Des réglementations internationales devraient donc commencer à apparaître pour la gestion des contractants. A partir de ce moment là, ils pourront travailler sur place de la même façon que les militaires américains et les controverses devraient diminuer. Bien sûr, les débats sur l’origine des contrats, les conditions d’obtention de ceux-ci, les rapports avec les politiques resteront. Ni plus ni moins que dans n’importe quelle entreprise finalement. Il se pourrait alors que le nombre de soldats privés continue d’augmenter. Pour John Geddes, d’ici quelques dizaines d’années, ils pourraient même remplacer les troupes conventionnelles. Logique après tout, mieux vaut envoyer des volontaires formés, expérimentés et équipés au combat plutôt que de jeunes concitoyens désillusionnés ne sachant que faire de leurs vies. Leurs morts sont politiquement plus faciles à justifier.

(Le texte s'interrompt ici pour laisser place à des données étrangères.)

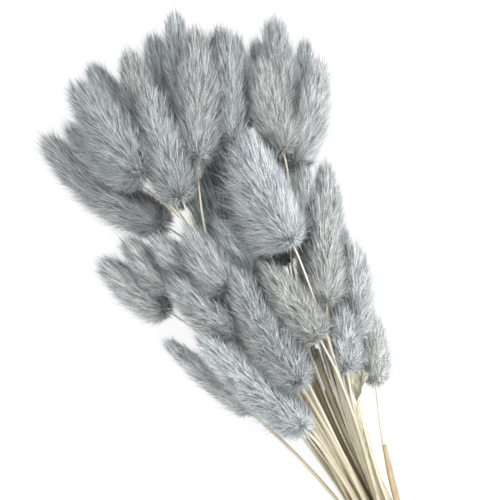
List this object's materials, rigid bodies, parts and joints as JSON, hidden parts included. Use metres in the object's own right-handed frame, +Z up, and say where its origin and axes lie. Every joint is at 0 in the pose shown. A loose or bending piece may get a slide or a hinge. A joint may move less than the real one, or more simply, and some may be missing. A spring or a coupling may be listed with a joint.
{
  "type": "dried bunny tail grass",
  "caption": "Tied bunch of dried bunny tail grass lying down, with soft egg-shaped blue-grey seed heads on thin straw stems, a rolled dry leaf and a raffia tie.",
  "frame": {"origin": "centre of the bounding box's base, on the surface that the bunch lies on", "axes": "+Z up from the surface, +Y along the bunch from the cut ends to the heads, +X across it"},
  "size_m": [0.1404, 0.4082, 0.0675],
  "materials": {
    "fur": "matte, soft fur",
    "straw": "satin, dry straw",
    "raffia": "matte, fibrous",
    "leaf": "matte, papery"
  },
  "bodies": {
    "root": {"head_01": "fur", "head_02": "fur", "head_03": "fur", "head_04": "fur", "head_05": "fur", "head_06": "fur", "head_07": "fur", "head_08": "fur", "head_09": "fur", "head_10": "fur", "head_11": "fur", "head_12": "fur", "head_13": "fur", "head_14": "fur", "head_15": "fur", "head_16": "fur", "head_17": "fur", "head_18": "fur", "head_19": "fur", "head_20": "fur", "head_21": "fur", "head_22": "fur", "head_23": "fur", "head_24": "fur", "head_25": "fur", "head_26": "fur", "head_27": "fur", "head_28": "fur", "head_29": "fur", "head_30": "fur", "head_31": "fur", "head_32": "fur", "head_33": "fur", "head_34": "fur", "head_35": "fur", "head_36": "fur", "head_37": "fur", "head_38": "fur", "head_39": "fur", "head_40": "fur", "head_41": "fur", "head_42": "fur", "head_43": "fur", "head_44": "fur", "head_45": "fur", "head_46": "fur", "stems_01": "straw", "stems_02": "straw", "stems_03": "straw", "stems_04": "straw", "stems_05": "straw", "stems_06": "straw", "stems_07": "straw", "stems_08": "straw", "stems_09": "straw", "stems_10": "straw", "stems_11": "straw", "stems_12": "straw", "raffia_tie": "raffia", "flag_leaf": "leaf"}
  },
  "joints": []
}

Et la France dans tout ça ? Quelques anciens militaires rejoignent les rangs de ces entreprises. Les forces spéciales et la Légion Etrangère représentent des recrues de qualité pour ces sociétés. A quand l’envoi de groupes de sécurité privés pour le compte des ministères français ? L’évolution que craignent certains experts militaires vers des guerres totalement privatisées a peut-être bien commencé. Une armée professionnelle au nombre réduit et déployant des trésors de technologies de pointe et de compétences précises ne serait-elle pas un premier pas dans cette direction ? La France ne sera certainement pas parmi les premiers pays à suivre cette direction, le risque d’avoir des armées autonomes capables de refuser des missions représente un danger que le Pentagone ne semble pas considérer comme prioritaire pour l’instant.